→ **SOURCE DATA**:
[Start]

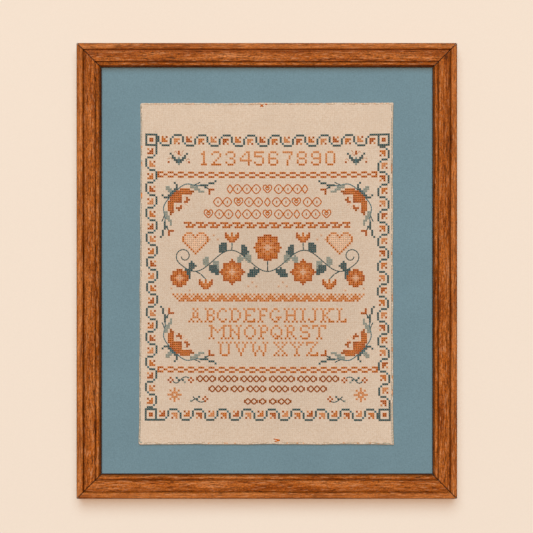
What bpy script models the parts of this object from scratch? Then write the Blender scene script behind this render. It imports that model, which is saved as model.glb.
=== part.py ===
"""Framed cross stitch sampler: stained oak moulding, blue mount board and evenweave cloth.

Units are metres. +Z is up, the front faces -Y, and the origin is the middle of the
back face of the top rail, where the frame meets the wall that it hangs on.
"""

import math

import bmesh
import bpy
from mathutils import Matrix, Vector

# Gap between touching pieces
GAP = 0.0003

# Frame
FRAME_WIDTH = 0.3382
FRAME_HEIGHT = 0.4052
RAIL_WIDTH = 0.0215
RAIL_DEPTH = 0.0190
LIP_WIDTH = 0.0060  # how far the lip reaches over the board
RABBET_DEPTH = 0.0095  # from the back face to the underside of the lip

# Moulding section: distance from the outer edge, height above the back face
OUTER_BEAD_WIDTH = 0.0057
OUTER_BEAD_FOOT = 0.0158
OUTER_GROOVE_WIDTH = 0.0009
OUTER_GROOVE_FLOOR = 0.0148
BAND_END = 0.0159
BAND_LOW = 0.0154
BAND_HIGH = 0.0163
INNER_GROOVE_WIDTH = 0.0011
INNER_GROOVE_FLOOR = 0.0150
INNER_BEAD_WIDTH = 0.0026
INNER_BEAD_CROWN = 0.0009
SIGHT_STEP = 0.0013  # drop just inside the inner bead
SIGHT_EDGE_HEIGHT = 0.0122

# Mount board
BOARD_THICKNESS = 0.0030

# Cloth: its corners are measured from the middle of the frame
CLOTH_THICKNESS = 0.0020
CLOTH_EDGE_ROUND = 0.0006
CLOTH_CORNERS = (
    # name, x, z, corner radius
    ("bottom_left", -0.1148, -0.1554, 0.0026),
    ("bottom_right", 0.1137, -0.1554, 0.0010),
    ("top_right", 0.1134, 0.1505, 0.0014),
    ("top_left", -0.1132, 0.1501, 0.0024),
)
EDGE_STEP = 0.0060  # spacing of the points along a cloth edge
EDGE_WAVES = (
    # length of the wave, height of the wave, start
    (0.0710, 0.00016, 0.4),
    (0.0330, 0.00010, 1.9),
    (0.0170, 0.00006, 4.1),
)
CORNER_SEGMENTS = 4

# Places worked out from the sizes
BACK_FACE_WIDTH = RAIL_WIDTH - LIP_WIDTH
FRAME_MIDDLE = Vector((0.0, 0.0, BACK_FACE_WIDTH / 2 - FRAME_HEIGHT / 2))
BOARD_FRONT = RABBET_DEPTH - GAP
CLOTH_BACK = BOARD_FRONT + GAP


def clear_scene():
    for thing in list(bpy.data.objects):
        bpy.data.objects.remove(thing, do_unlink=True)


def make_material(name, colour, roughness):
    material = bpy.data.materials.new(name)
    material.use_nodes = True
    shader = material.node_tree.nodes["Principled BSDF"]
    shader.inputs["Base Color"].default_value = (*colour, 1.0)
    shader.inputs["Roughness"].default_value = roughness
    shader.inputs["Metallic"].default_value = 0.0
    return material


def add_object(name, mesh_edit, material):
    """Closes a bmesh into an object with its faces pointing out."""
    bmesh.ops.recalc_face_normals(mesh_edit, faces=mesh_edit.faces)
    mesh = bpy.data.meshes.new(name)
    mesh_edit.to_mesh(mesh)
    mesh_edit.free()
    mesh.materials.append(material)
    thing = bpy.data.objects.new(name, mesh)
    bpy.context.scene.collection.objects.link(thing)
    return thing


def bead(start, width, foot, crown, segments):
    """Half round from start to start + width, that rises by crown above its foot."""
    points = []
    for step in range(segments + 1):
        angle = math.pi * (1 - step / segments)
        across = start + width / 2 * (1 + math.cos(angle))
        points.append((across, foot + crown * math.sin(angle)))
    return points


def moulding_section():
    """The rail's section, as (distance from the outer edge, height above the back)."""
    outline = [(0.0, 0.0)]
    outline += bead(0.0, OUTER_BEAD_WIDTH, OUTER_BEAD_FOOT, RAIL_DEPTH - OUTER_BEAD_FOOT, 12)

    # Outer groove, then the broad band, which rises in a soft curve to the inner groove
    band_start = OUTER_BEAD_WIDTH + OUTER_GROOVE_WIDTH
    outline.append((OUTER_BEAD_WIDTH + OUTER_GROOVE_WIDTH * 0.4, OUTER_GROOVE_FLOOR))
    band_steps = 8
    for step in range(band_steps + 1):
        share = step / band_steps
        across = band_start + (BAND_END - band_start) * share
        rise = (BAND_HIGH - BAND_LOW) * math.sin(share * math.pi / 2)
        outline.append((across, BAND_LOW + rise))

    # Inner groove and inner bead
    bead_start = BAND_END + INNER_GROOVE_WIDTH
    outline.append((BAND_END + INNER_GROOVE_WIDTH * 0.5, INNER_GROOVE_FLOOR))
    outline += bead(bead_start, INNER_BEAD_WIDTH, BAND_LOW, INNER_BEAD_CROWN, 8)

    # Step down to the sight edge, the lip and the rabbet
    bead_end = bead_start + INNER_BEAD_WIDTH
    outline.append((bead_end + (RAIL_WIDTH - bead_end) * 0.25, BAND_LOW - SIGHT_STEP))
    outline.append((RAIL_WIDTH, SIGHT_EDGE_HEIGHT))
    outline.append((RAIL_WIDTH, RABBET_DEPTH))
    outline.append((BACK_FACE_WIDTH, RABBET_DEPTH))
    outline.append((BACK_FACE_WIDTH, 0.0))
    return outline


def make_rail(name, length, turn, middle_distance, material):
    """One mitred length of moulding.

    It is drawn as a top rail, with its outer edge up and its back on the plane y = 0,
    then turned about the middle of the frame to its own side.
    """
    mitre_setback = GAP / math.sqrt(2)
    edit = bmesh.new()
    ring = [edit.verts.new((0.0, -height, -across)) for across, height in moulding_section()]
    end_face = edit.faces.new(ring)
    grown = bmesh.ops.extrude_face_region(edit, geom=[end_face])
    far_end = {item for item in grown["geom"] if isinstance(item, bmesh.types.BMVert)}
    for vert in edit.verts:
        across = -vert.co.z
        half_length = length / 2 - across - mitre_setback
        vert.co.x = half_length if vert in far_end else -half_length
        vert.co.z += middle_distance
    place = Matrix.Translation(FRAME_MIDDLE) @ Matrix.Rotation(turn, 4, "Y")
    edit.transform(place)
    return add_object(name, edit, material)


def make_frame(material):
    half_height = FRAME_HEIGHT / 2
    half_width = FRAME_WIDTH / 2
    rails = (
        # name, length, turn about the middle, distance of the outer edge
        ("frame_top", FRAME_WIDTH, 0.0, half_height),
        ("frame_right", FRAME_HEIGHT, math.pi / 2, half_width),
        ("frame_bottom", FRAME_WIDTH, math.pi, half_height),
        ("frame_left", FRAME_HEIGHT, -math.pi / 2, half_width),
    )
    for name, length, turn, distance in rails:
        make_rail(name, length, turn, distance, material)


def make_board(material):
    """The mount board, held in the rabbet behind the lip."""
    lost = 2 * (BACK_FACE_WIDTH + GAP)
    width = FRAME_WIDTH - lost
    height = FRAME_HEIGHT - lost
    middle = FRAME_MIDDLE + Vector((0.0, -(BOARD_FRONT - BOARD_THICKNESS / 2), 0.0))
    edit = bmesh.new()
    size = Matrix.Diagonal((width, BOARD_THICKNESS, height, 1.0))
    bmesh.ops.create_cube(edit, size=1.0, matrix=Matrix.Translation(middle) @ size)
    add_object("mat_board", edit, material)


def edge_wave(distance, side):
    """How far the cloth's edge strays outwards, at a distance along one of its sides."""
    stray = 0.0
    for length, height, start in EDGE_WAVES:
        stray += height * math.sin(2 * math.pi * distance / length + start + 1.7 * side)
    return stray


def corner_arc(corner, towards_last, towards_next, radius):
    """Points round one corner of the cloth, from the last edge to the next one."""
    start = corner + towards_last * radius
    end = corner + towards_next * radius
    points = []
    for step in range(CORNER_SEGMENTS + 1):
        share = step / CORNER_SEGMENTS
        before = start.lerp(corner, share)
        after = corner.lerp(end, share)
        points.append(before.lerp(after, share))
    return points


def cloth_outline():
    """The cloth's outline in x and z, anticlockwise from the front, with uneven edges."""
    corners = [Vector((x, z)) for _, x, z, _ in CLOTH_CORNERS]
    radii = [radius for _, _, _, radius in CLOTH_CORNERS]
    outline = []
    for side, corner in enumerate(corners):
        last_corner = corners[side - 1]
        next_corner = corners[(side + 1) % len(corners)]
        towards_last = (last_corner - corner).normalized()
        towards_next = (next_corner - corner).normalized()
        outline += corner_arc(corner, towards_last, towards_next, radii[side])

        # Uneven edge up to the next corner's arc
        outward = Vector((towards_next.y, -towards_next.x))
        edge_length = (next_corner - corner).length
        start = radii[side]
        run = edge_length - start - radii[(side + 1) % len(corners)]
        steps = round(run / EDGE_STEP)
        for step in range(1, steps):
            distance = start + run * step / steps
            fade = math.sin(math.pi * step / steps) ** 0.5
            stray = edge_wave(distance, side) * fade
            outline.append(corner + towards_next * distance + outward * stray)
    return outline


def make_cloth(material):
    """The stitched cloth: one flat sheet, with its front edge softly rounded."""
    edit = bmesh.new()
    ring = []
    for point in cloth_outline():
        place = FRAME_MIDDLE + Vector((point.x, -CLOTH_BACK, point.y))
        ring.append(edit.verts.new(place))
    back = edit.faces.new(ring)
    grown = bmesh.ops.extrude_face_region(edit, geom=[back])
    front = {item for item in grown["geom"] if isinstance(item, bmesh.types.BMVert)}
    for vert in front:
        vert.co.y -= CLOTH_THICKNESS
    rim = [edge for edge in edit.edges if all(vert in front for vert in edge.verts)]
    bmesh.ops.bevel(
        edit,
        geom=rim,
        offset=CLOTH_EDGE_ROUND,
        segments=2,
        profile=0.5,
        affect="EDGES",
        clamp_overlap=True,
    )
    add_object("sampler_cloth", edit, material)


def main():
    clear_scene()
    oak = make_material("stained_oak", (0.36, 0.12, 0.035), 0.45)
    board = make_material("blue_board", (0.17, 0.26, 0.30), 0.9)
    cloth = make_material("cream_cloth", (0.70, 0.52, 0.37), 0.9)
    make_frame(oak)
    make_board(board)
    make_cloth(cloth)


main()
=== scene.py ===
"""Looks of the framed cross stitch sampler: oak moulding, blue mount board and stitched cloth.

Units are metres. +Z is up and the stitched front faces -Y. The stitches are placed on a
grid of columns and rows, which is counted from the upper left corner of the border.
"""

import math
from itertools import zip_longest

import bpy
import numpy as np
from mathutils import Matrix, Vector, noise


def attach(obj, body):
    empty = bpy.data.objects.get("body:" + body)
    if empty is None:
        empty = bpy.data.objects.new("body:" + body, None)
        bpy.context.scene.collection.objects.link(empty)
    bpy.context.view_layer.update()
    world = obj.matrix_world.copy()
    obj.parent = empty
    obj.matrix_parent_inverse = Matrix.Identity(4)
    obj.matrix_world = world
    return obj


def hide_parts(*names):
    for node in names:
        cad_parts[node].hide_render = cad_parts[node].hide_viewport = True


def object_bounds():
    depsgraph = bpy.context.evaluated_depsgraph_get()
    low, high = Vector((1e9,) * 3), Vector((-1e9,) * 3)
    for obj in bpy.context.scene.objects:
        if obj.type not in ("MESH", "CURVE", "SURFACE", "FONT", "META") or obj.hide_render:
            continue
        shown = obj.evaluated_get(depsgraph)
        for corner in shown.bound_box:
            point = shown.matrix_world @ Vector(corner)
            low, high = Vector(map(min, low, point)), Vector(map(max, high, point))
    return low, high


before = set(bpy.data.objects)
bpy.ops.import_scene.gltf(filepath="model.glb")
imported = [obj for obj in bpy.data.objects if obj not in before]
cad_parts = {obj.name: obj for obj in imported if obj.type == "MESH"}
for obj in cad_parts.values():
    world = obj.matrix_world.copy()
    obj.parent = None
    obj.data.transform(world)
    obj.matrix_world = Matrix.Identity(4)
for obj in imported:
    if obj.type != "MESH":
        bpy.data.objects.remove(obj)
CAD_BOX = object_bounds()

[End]

→ **REQUEST**: Print the material above verbatim, first line through the line containing "bpy.data.objects.remove(thing, do_unlink=True)", both included.

→ **TASK OUTPUT**:
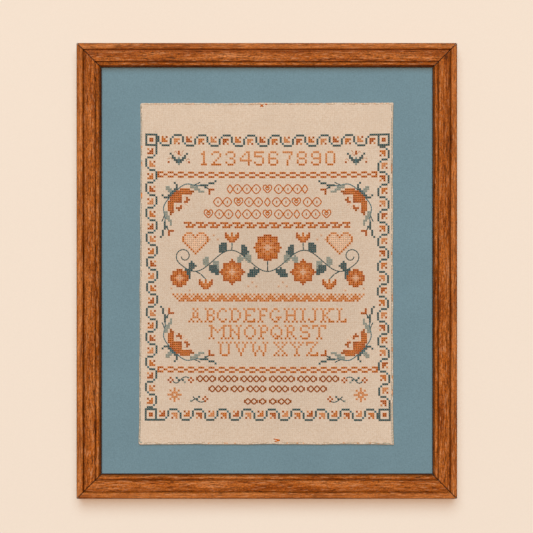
What bpy script models the parts of this object from scratch? Then write the Blender scene script behind this render. It imports that model, which is saved as model.glb.
=== part.py ===
"""Framed cross stitch sampler: stained oak moulding, blue mount board and evenweave cloth.

Units are metres. +Z is up, the front faces -Y, and the origin is the middle of the
back face of the top rail, where the frame meets the wall that it hangs on.
"""

import math

import bmesh
import bpy
from mathutils import Matrix, Vector

# Gap between touching pieces
GAP = 0.0003

# Frame
FRAME_WIDTH = 0.3382
FRAME_HEIGHT = 0.4052
RAIL_WIDTH = 0.0215
RAIL_DEPTH = 0.0190
LIP_WIDTH = 0.0060  # how far the lip reaches over the board
RABBET_DEPTH = 0.0095  # from the back face to the underside of the lip

# Moulding section: distance from the outer edge, height above the back face
OUTER_BEAD_WIDTH = 0.0057
OUTER_BEAD_FOOT = 0.0158
OUTER_GROOVE_WIDTH = 0.0009
OUTER_GROOVE_FLOOR = 0.0148
BAND_END = 0.0159
BAND_LOW = 0.0154
BAND_HIGH = 0.0163
INNER_GROOVE_WIDTH = 0.0011
INNER_GROOVE_FLOOR = 0.0150
INNER_BEAD_WIDTH = 0.0026
INNER_BEAD_CROWN = 0.0009
SIGHT_STEP = 0.0013  # drop just inside the inner bead
SIGHT_EDGE_HEIGHT = 0.0122

# Mount board
BOARD_THICKNESS = 0.0030

# Cloth: its corners are measured from the middle of the frame
CLOTH_THICKNESS = 0.0020
CLOTH_EDGE_ROUND = 0.0006
CLOTH_CORNERS = (
    # name, x, z, corner radius
    ("bottom_left", -0.1148, -0.1554, 0.0026),
    ("bottom_right", 0.1137, -0.1554, 0.0010),
    ("top_right", 0.1134, 0.1505, 0.0014),
    ("top_left", -0.1132, 0.1501, 0.0024),
)
EDGE_STEP = 0.0060  # spacing of the points along a cloth edge
EDGE_WAVES = (
    # length of the wave, height of the wave, start
    (0.0710, 0.00016, 0.4),
    (0.0330, 0.00010, 1.9),
    (0.0170, 0.00006, 4.1),
)
CORNER_SEGMENTS = 4

# Places worked out from the sizes
BACK_FACE_WIDTH = RAIL_WIDTH - LIP_WIDTH
FRAME_MIDDLE = Vector((0.0, 0.0, BACK_FACE_WIDTH / 2 - FRAME_HEIGHT / 2))
BOARD_FRONT = RABBET_DEPTH - GAP
CLOTH_BACK = BOARD_FRONT + GAP


def clear_scene():
    for thing in list(bpy.data.objects):
        bpy.data.objects.remove(thing, do_unlink=True)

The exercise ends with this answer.